The Sound Quality Of Commercially Pre-Recorded Reel-To-Reel Albums


I’ve owned reel-to-reel machines since 1976. I’ve only used them to make copies of my vinyl LP’s at 7 1/2 ips, and I’ve been quite pleased with the quality of those recordings. I have never once purchased a commercial reel to reel pre-recorded album.

I understand that commercially pre-recorded reel albums were mass produced and recorded at 3 3/4 ips and 7 1/2 ips. Were the pre-recorded tapes generally sonically superior to home recorded reel tapes made from LP’s?

128x128mitch4t

Showing 1 response by 8th-note

Interesting thread. I'm always fascinated to hear from people who's experience has been different from mine.

I have a Teac X1000RBL reel to reel that I bought new. It does 3.75 & 7.5 ips. I used it mainly to record classical vinyl to get long play times. Using the dbx noise reduction, high bias tape, and recording at 7.5 ips the recordings are a dead ringer for the original vinyl. The deck works extremely well for this purpose.

I also have a modest collection of about 30 pre-recorded tapes with most of them being 7.5 ips. My experience is that the best of these pre-recorded tapes cannot compete with a CD. They are maybe a little better than the vinyl version but they don't "blow away" the vinyl by any means. After reading @elliottbnewcombjr 's post I think I'll go back and try some of them again because I've had such a different experience than he has.

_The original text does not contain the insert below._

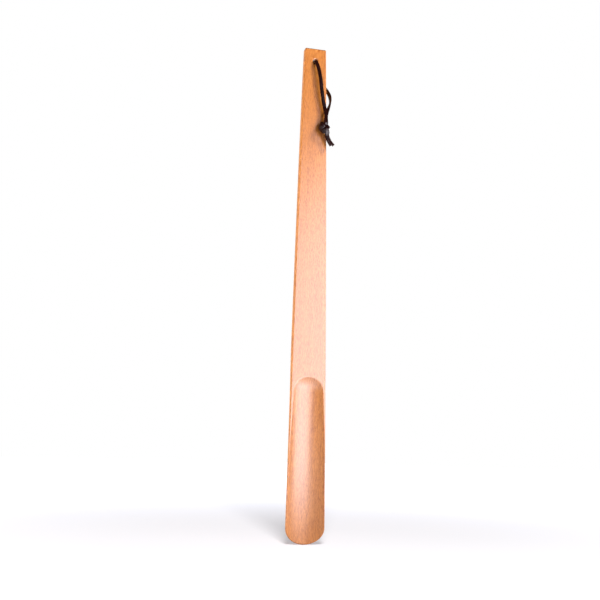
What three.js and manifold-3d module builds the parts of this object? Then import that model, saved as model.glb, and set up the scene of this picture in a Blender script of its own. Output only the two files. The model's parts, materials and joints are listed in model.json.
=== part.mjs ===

I've heard 15 ips tapes at a few audio shows and they sound amazing but I would love to compare them with a CD or SACD. I've got a pretty nice CD rig (Berkeley Alpha Reference II MQA, Jay's Audio CD3 Mk III) and I would be surprised if these tapes were clearly superior to an audiophile CD version.

Even though I don't play my R2R very often I love it and will keep it until I go into assisted living or die, whichever comes first. It's a beautiful piece of audio engineering and it's just plain cool.